**The exercise:** Reproduce the records exactly.

**Data entries:**
────────────────────────────────────────

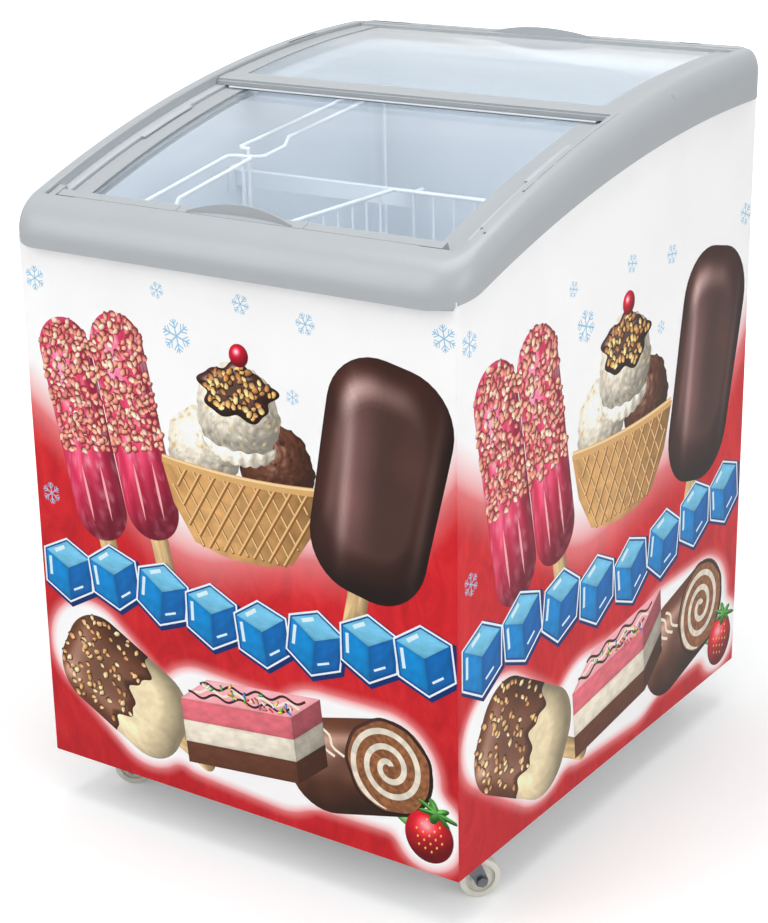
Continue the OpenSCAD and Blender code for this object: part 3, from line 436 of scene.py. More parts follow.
def frame_section(s, steps):
    """Section of the lid frame at station s, as in the CAD source with a finer round."""
    o = round_rect(FRAME_W / 2, YF, YR, CORNER_R, s)
    q = round_rect(FRAME_W / 2 - RAIL_W, YF + BAR_D, YR - REAR_D, INNER_R, s)
    c = round_rect(CXO + FILM_GAP, CYF - FILM_GAP, CYR + SKIRT_PLAY_REAR, SKIRT_INNER_R, s)
    front = max(0, min(1, s - 5, 8 - s)) if s > 5 else 0
    rear = max(0, min(1, s - 1, 4 - s)) if s < 4 else 0
    width = np.linalg.norm(q - o)
    across, drop = (
        side + more * front - less * rear for side, more, less in zip(ROUND_SIDE, ROUND_FRONT, ROUND_REAR)
    )
    bottom = arc(o[1]) - skirt_drop(o[1])
    pts = [(*o, bottom)]
    for j in range(steps + 1):
        a = math.pi / 2 * j / steps
        p = o + (q - o) * across * (1 - math.cos(a)) / width
        pts.append((*p, arc(p[1]) - drop * (1 - math.sin(a))))
    for k in ((across / width + 1) / 2, 1 - INNER_EDGE / width):
        p = o + (q - o) * k
        pts.append((*p, arc(p[1])))
    pts += [(*q, arc(q[1]) - INNER_EDGE), (*q, arc(q[1]) - SEAT_DROP)]
    return pts + [(*c, arc(c[1]) - SEAT_DROP), (*c, bottom)]


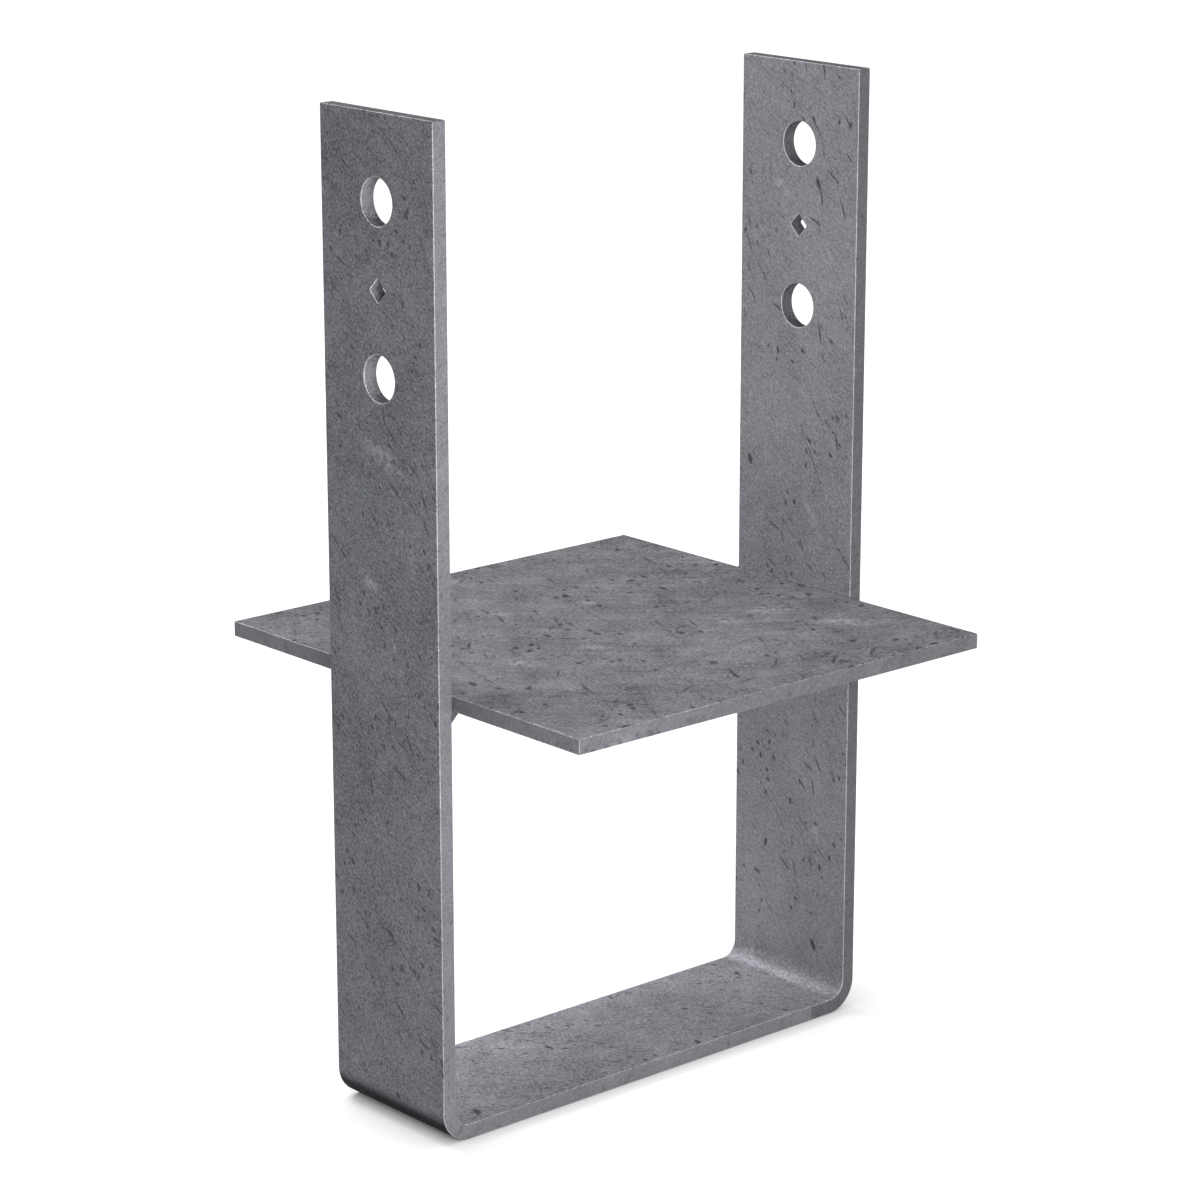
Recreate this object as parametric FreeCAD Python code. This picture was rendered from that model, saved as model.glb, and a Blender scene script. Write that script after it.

────────────────────────────────────────

**Result of this exercise:**
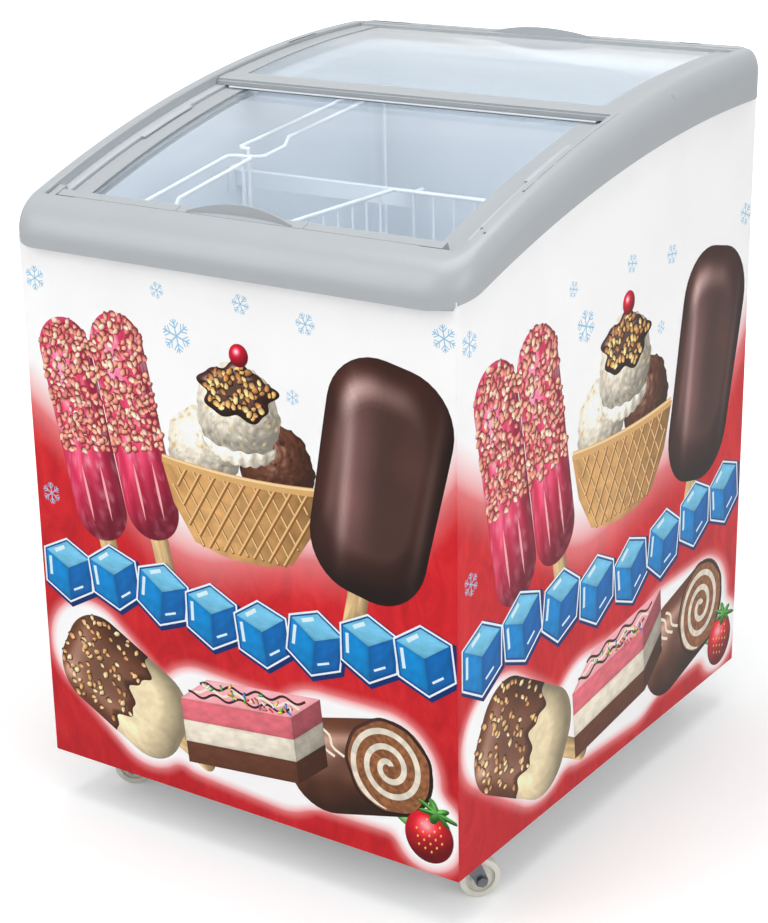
Continue the OpenSCAD and Blender code for this object: part 3, from line 436 of scene.py. More parts follow.
def frame_section(s, steps):
    """Section of the lid frame at station s, as in the CAD source with a finer round."""
    o = round_rect(FRAME_W / 2, YF, YR, CORNER_R, s)
    q = round_rect(FRAME_W / 2 - RAIL_W, YF + BAR_D, YR - REAR_D, INNER_R, s)
    c = round_rect(CXO + FILM_GAP, CYF - FILM_GAP, CYR + SKIRT_PLAY_REAR, SKIRT_INNER_R, s)
    front = max(0, min(1, s - 5, 8 - s)) if s > 5 else 0
    rear = max(0, min(1, s - 1, 4 - s)) if s < 4 else 0
    width = np.linalg.norm(q - o)
    across, drop = (
        side + more * front - less * rear for side, more, less in zip(ROUND_SIDE, ROUND_FRONT, ROUND_REAR)
    )
    bottom = arc(o[1]) - skirt_drop(o[1])
    pts = [(*o, bottom)]
    for j in range(steps + 1):
        a = math.pi / 2 * j / steps
        p = o + (q - o) * across * (1 - math.cos(a)) / width
        pts.append((*p, arc(p[1]) - drop * (1 - math.sin(a))))
    for k in ((across / width + 1) / 2, 1 - INNER_EDGE / width):
        p = o + (q - o) * k
        pts.append((*p, arc(p[1])))
    pts += [(*q, arc(q[1]) - INNER_EDGE), (*q, arc(q[1]) - SEAT_DROP)]
    return pts + [(*c, arc(c[1]) - SEAT_DROP), (*c, bottom)]


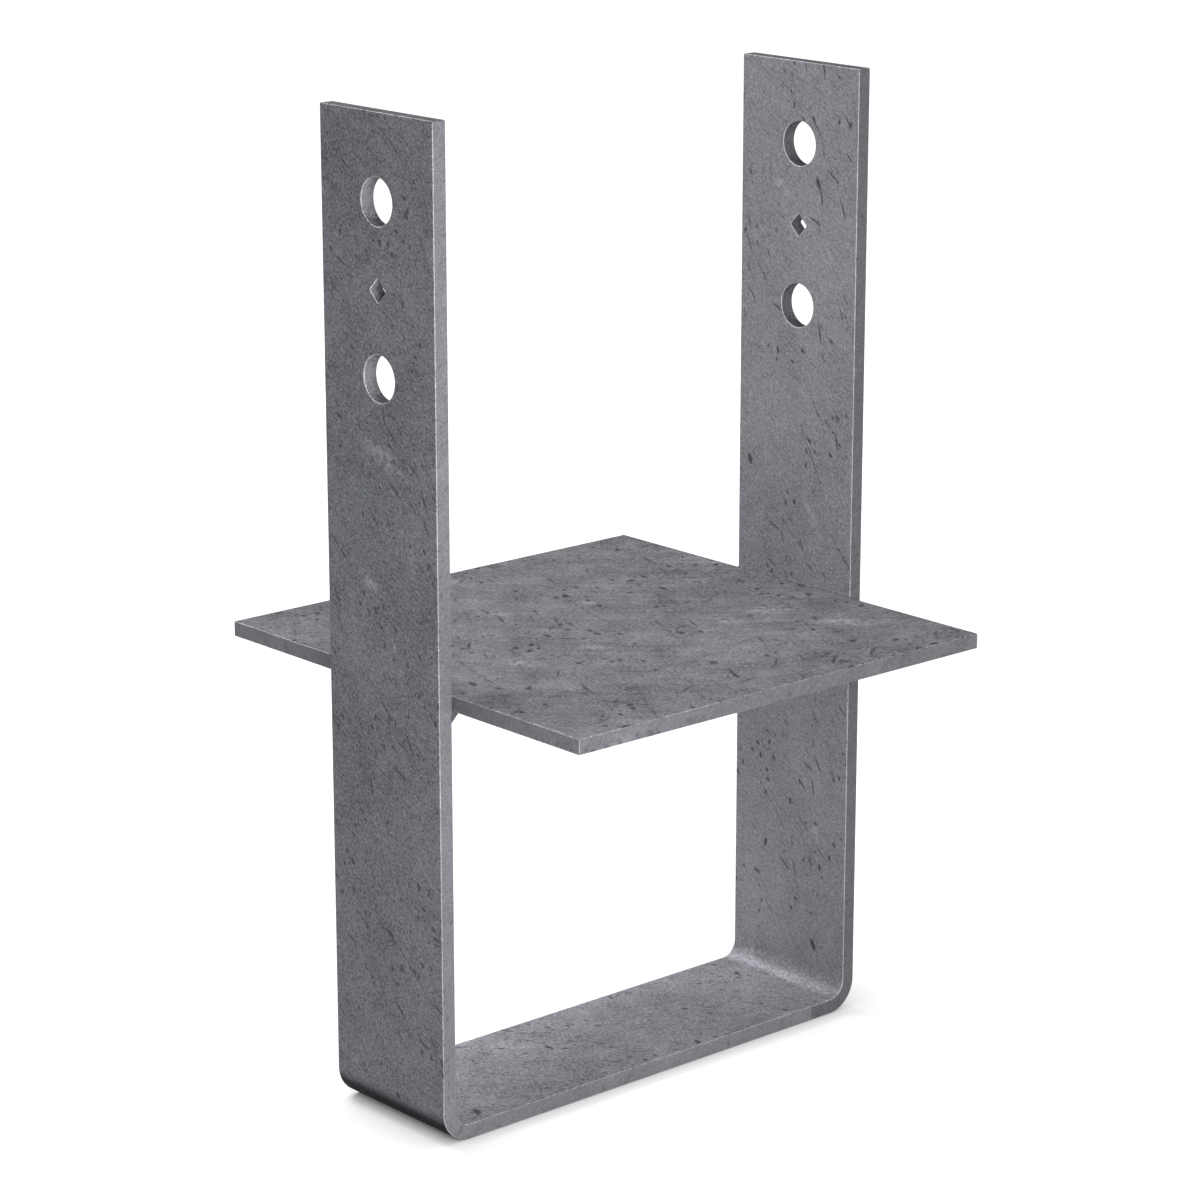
Recreate this object as parametric FreeCAD Python code. This picture was rendered from that model, saved as model.glb, and a Blender scene script. Write that script after it.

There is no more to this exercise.